A cold, windy and soggy day did not deter the stalwart team of Friends School kinetinauts who braved the elements, stiff competition from almost 30 other teams, and a few engineering challenges to not only compete in but conquer the 19th Annual Kinetic Sculpture Race hosted by the American Visionary Arts Museum.
The story really begins last spring when Friends’ entry, a Roman chariot aptly named “Wasn’t Built in a Day,” collapsed in front of the Baltimore Aquarium. That setback put our team on a renewed and more dedicated path to build a structure that could complete the 14-mile, multi-terrain course. This year’s design team, led by Friends sophomores Pace Schwarz and Carter Ruffin, plus Christopher Field (the father of last year’s team leader Lucretia Field ’16), and Upper School Principal Steve McManus, spent many hours during the fall and winter months sketching, prototyping and researching Linear Algebra before settling on a design that would be both street-worthy and able to handle the mud, sand, and water. Our entry, “Oatmeals on Wheels,” showed a lot of Quaker pride and conformed to the race’s theme “Food.” On race day, we welcomed the heroic return of Lucretia Field, fresh off her first year at Northeastern, who baked a batch of fresh oatmeal cookies with which to bribe the judges Kinetic Kops, an accepted and expected part of the Kinetic Race subculture.

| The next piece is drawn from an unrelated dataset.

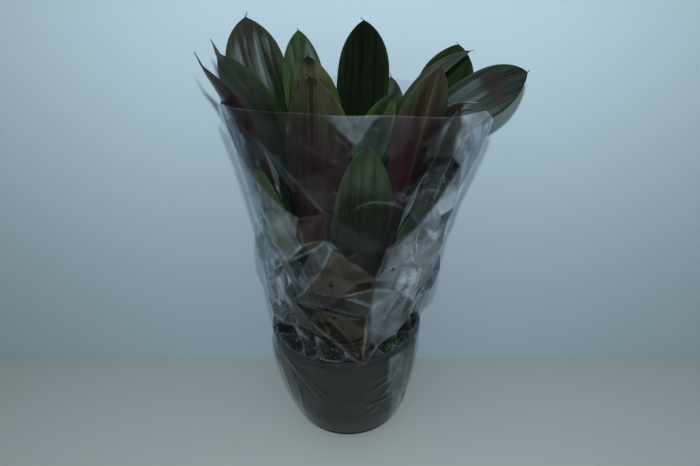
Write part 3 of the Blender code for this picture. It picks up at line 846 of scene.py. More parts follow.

“Our race began successfully and we navigated the loop around Federal Hill and the cross country course around the Inner Harbor, passing other teams and only having to stop to remount our barrels a few times. The cobblestone circle of Harbor East gave our sculpture some trouble and knocked one of our rear wheels out of alignment, forcing Pace to dismount and run/push along for the last 2 miles before the water station. The launch into the Inner Harbor requires the team to navigate around the Canton pier and the crowd was entertained by our near-capsizing due to the fore and aft oscillation. A few mouthfuls of Inner Harbor water later, Pace and Carter changed into dry clothes, refueled with a soft serve ice cream cone, and we were off to Patterson Park and the sand and mud elements. The sand pit proved no match for our hearty kinetinauts now brimming with confidence and they cruised easily through that challenge. Only one element remained: the mud—a 30 yard long, 10 foot wide slurry of thick mud and grime on an incline. At this point, Nick De Vinne ’17 jumped on to provide fresh legs (and since Pace had to leave soon for play practice) and Carter and Mr. McManus provided rear thrust. Pace and Nick gave ‘Oatmeals on Wheels’ a 40 yard ‘running start and, despite Carter losing a shoe in the mud, we conquered the mud monster!” said Steve McManus.
The last leg of the race was a steady downhill course from the Patterson Park pagoda, down Lombard Street, and back to the AVAM finish line. Rolling through neighborhoods, many of which held impromptu block parties to cheer on the race, was a victory lap of sorts for our team. Six hours after launching from that spot earlier that morning, Nick and Carter crossed the tape, muddy, tired, but intact and brimming with confidence and relief. At the award ceremony, our team was awarded the “Judges Fill-in-the-Blank Award,” given to the team the judges deem “worthy of some award.” The Grand Mediocre Prize, the most coveted award, is given to the team that finishes smack dab in the middle. In a true illustration of the old bromide that much of life is “simply showing up” we were awarded the trophy when the first team that the judges wanted to give it to, did not even stay for the ceremony! Our Quaker pride impressed the judges, one of whom attended Earlham College and whenever he saw us throughout the race, chanted the Earlham College fight song: “Fight, fight, inner light! Kill, Quakers, kill! Beat ’em, kick ’em, knock ’em senseless! Do we really have consensus?” He liked our cookies too.
The Kinetic Sculpture Club will begin planning for next year—the 20th Annual Kinetic Sculpture Race.